Which brings us to penny number seven. This penny wasn’t as fun to find as the others. In fact, I was a little mad about finding it and walked past it then walked back a few seconds later. I would also like to note I have not ever gotten seven pennies in a week. When I get a penny, it is maybe once a month when I am really blessed. But like I said, I receive these pennies on spiritual highs, and this was just that. Penny number seven lived inside a Walmart in Dickinson, North Dakota. When I got back to Dickinson, I didn’t go home. I went to the doctor with a friend, I took her home and then I went to Walmart. I was processing my feelings and trying to figure out how this was the right place to b; back in the United States. And just as I was in my head, I was not paying attention and then looked down at the piece of trash I stepped on. As usual, I picked it up to throw it away and a penny laid below it right inside the front doors of Walmart. I walked right past it, threw the garbage away and realized that penny is meant for me and I needed to get over my anger. Therefore, I walked back to pick it up and of course it was heads up. I grabbed it and brought my head into focus so I could grab the essentials I needed to go home. 
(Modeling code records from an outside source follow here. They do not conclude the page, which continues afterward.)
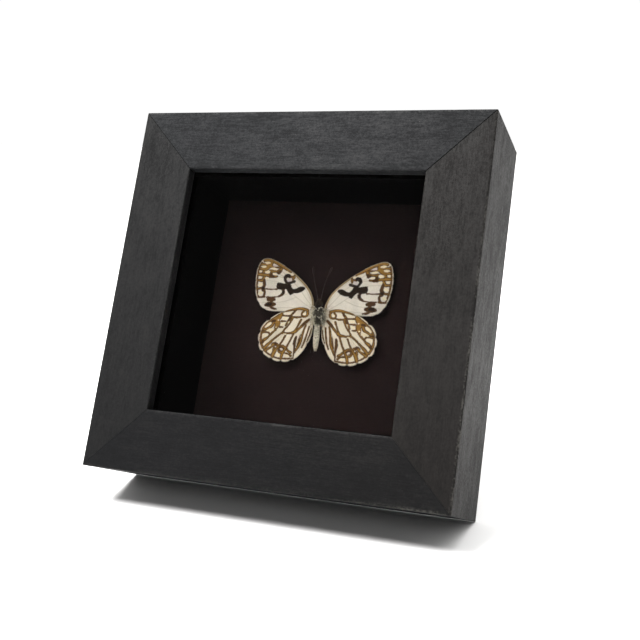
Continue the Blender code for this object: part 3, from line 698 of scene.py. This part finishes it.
HINDWING_MARKS = {
    "ochre": (
        ((4.1, 1.5, 0.35), (6.2, 2.0, 0.5), (8.2, 2.0, 0.45), (10.2, 1.45, 0.35), (13.6, 0.5, 0.25)),
        ((4.4, 1.1, 0.35), (4.2, 0.3, 0.42), (4.7, -0.6, 0.3), (6.0, -0.7, 0.25), (6.4, 0.2, 0.28),
         (5.8, 1.1, 0.3)),
        ((6.3, -0.9, 0.2), (7.7, -1.2, 0.26), (9.2, -1.2, 0.28), (10.0, -1.2, 0.4)),
        ((8.9, 1.4, 0.3), (9.4, 0.4, 0.32), (10.1, -0.4, 0.35), (10.4, -1.6, 0.45),
         (11.1, -2.9, 0.35), (11.8, -4.4, 0.28)),
        ((9.6, -1.6, 0.35), (10.0, -2.6, 0.3), (10.6, -4.0, 0.24), (11.8, -5.6, 0.24),
         (12.4, -6.6, 0.28)),
        ((10.6, -0.9, 0.2), (12.8, -1.0, 0.2), (13.8, -0.8, 0.3)),
        ((14.0, -0.2, 0.4), (14.8, -1.5, 1.0), (15.8, -2.6, 1.1), (15.0, -3.8, 1.0), (15.3, -5.2, 0.75)),
        ((15.6, -1.6, 0.6), (17.0, -2.8, 0.75), (17.8, -3.2, 0.35)),
        ((12.0, -2.9, 0.16), (13.6, -3.0, 0.3)),
        ((12.8, -5.1, 0.14), (14.0, -5.1, 0.3)),
        ((16.6, -3.6, 0.5), (17.2, -5.0, 0.5), (18.8, -6.0, 0.42), (20.3, -6.7, 0.5)),
        ((17.9, -2.9, 0.3), (19.4, -4.4, 0.28), (20.5, -6.4, 0.35), (20.8, -8.4, 0.3),
         (20.6, -10.6, 0.4), (19.5, -13.0, 0.35)),
        ((17.6, -7.8, 0.24), (18.4, -7.3, 0.28), (20.3, -7.4, 0.35)),
        ((15.4, -6.2, 0.35), (16.7, -7.7, 0.3), (18.0, -9.1, 0.35), (19.2, -10.0, 0.5),
         (20.0, -11.0, 0.5)),
        ((12.3, -7.0, 0.28), (13.5, -7.8, 0.26), (15.1, -9.2, 0.26), (16.3, -10.3, 0.35),
         (17.7, -11.8, 0.5), (18.8, -13.0, 0.6)),
        ((11.4, -8.1, 0.26), (12.0, -9.6, 0.22), (12.8, -11.2, 0.28), (13.8, -12.6, 0.4),
         (14.9, -14.5, 0.65), (15.3, -15.9, 0.5)),
        ((8.4, -7.4, 0.3), (9.1, -9.3, 0.24), (9.9, -11.2, 0.26), (10.9, -13.2, 0.4),
         (11.7, -15.2, 0.45), (11.8, -16.6, 0.4)),
        ((7.9, -6.5, 0.5), (9.0, -6.9, 0.4), (10.6, -7.2, 0.26), (12.0, -7.3, 0.34)),
        ((6.3, -2.0, 0.3), (6.9, -3.5, 0.26), (7.6, -5.2, 0.28), (8.0, -6.3, 0.45)),
        ((3.2, -1.6, 0.35), (4.5, -2.8, 0.5), (5.7, -4.2, 0.42), (6.9, -5.6, 0.35), (7.9, -6.5, 0.5)),
        ((10.8, -12.4, 0.4), (12.0, -11.9, 0.4), (13.1, -12.6, 0.4), (13.1, -13.7, 0.35),
         (12.2, -14.2, 0.35), (11.1, -13.8, 0.35)),
        ((14.0, -11.6, 0.5), (15.2, -11.3, 0.55), (16.1, -12.3, 0.45), (17.0, -13.0, 0.4),
         (18.4, -13.9, 0.5)),
        ((15.0, -12.6, 0.4), (15.2, -13.6, 0.35)),
        ((8.4, -14.0, 0.4), (9.4, -13.5, 0.4), (10.0, -12.9, 0.3)),
        ((8.2, -15.2, 0.3), (8.8, -14.7, 0.25), (10.6, -14.3, 0.2)),
        ((7.6, -15.9, 0.15), (10.0, -16.3, 0.22), (13.2, -16.3, 0.2), (16.6, -15.2, 0.2),
         (18.8, -13.8, 0.3)),
        ((2.9, -4.2, 0.2), (3.3, -7.0, 0.22), (3.8, -9.5, 0.22), (4.6, -11.8, 0.16)),
        ((4.3, -3.8, 0.25), (4.8, -6.0, 0.3), (5.1, -8.5, 0.36), (5.5, -10.5, 0.42),
         (6.3, -12.3, 0.4), (7.0, -13.8, 0.2)),
        ((5.6, -7.5, 0.08), (6.0, -9.8, 0.2), (6.4, -11.6, 0.2)),
        ((1.9, -5.0, 0.12), (2.3, -7.4, 0.14), (3.0, -9.6, 0.1)),
    ),
    "cream": (
        ((17.9, -3.9, 0.28), (18.7, -4.6, 0.4), (19.5, -5.5, 0.26)),
        ((16.5, -6.4, 0.32), (17.4, -6.4, 0.48), (18.6, -6.8, 0.24)),
        ((19.4, -8.2, 0.3), (20.0, -8.5, 0.36)),
        ((16.1, -13.8, 0.45), (17.0, -14.2, 0.28)),
        ((12.9, -15.3, 0.48), (13.5, -15.2, 0.3)),
        ((9.6, -15.2, 0.38), (10.1, -15.4, 0.25)),
        ((11.9, -1.9, 0.5), (13.0, -1.9, 0.52)),
        ((12.4, -3.7, 0.3), (13.5, -4.3, 0.38)),
        ((18.8, -11.2, 0.16), (19.3, -11.8, 0.14)),
        ((16.4, -12.0, 0.14), (17.0, -12.3, 0.14)),
        ((14.8, -2.7, 0.14), (15.0, -2.6, 0.16)),
        ((15.3, -5.3, 0.16), (15.5, -5.3, 0.16)),
        ((10.7, -3.0, 0.12), (11.0, -3.4, 0.12)),
        ((11.3, -7.55, 0.14), (12.0, -7.6, 0.16)),
        ((5.2, 0.2, 0.3), (5.6, 0.2, 0.3)),
    ),
    "umber": (
        ((7.2, -8.2, 0.2), (7.4, -9.5, 0.36), (7.5, -10.8, 0.4), (7.3, -12.0, 0.26),
         (7.2, -14.0, 0.14), (7.3, -16.0, 0.1)),
        ((3.4, -1.6, 0.2), (4.4, -2.6, 0.3), (5.4, -3.8, 0.2)),
        ((9.2, 0.9, 0.14), (9.7, 0.2, 0.2)),
        ((10.3, -1.0, 0.2), (10.9, -2.4, 0.2)),
        ((12.2, -13.4, 0.12), (12.9, -13.4, 0.16), (12.9, -12.5, 0.16), (12.0, -12.3, 0.14),
         (11.3, -12.8, 0.14)),
        ((14.4, -11.4, 0.2), (15.2, -11.0, 0.2)),
        ((16.3, -3.0, 0.3), (17.2, -3.1, 0.25)),
        ((20.2, -6.8, 0.2), (20.6, -7.0, 0.15)),
        ((19.6, -10.6, 0.25), (20.2, -11.2, 0.2)),
    ),
    "black": (),
    "lilac": (((12.1, -13.1, 0.26), (12.2, -13.1, 0.26)),),
}


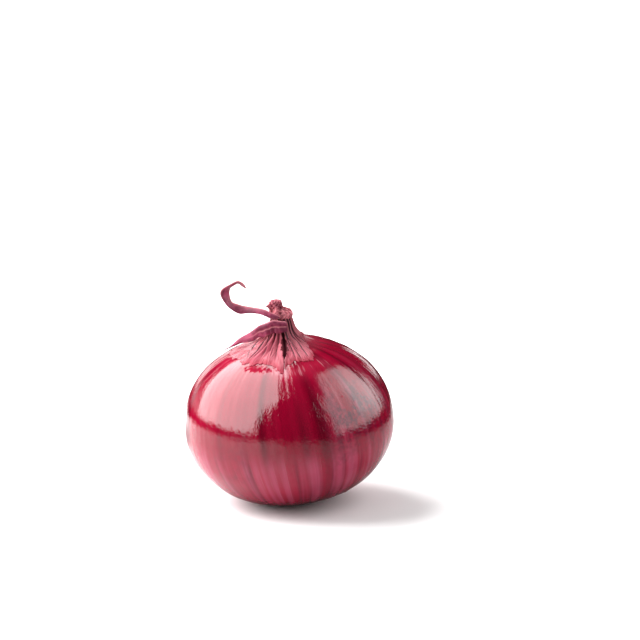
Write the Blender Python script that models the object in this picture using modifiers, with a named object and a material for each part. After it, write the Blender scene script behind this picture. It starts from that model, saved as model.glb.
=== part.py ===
# Red onion standing on its root end: a turned bulb with a pleated neck, the torn papery skin round the neck,
# the twisted dry neck itself, two dry leaves that come from it, and the root plate with its tuft of roots.
# Metres, +Z up. The origin is the middle of the flat spot that it rests on, and the front faces -Y.
# The pieces are modelled upright round the bulb's own axis and hang on one empty, which tips them.

import math
import random

import bmesh
import bpy
import numpy as np
from mathutils import Matrix

# Driving dimensions
BULB_WIDTH = 0.084
TILT_TO_FRONT = math.radians(5)
LEAN_TO_LEFT = math.radians(4)
FLAT_SPOT_DEPTH = 0.0014
GAP = 0.0003
SKIN_THICKNESS = 0.0006
LEAF_THICKNESS = 0.0007
ROOT_RADIUS = 0.0003
ROOT_COUNT = 16

# The outline and the places below are in parts of an 84th of the width, which is a millimetre at full size.
UNIT = BULB_WIDTH / 84

# Radius and height from the tip of the neck down the outside to the middle of the root end
OUTLINE = [
    (0, 40.9), (2.6, 40.8), (3.9, 39.9), (4.8, 37.4), (6.6, 34.9), (9.6, 33.1), (13.5, 31.4), (18.5, 29.8),
    (24, 27.4), (29.7, 23.7), (35.3, 18.3), (39.7, 10.8), (41.7, 2.5), (41.8, -5.4), (39.2, -13.4),
    (34.3, -20.4), (27.3, -26.1), (19.3, -29.8), (13, -32.0), (9.5, -33.1), (6.5, -33.1), (4.4, -31.7),
    (0, -31.2),
]
BULB_SIDES = 96
FINEST_ROW = 1.6
ROW_GROWTH = 0.1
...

These pennies are not something to idolize, it is just one of many ways I talk to God. I do not save these, in fact when I get a half jar full, I go to a popular destination and lay them heads up to help the angels with their work. I should not save these. They are not mine to have, they are Papa G’s. These pennies are simply a way for me to hear His words of affirmation. Though I do not need it, these beautiful priceless pennies show me a physical sign of Him. As many people love the footprints in the sand story, I love the pennies from heaven story. It reminds me that I am not alone, I am His child and He will provide to me. In times like today, that is what we all could use, a penny on the ground from an angel. A near to worthless penny, laying on the ground to show us that we have been, are, and always will be children of God. A penny to show us God has not and will not leave. A simple penny to explain how He takes delight in our joyous actions. A priceless penny to tell us He stands with us and He is for us. A penny from a divine place to tell us He has this under control. A penny from Heaven.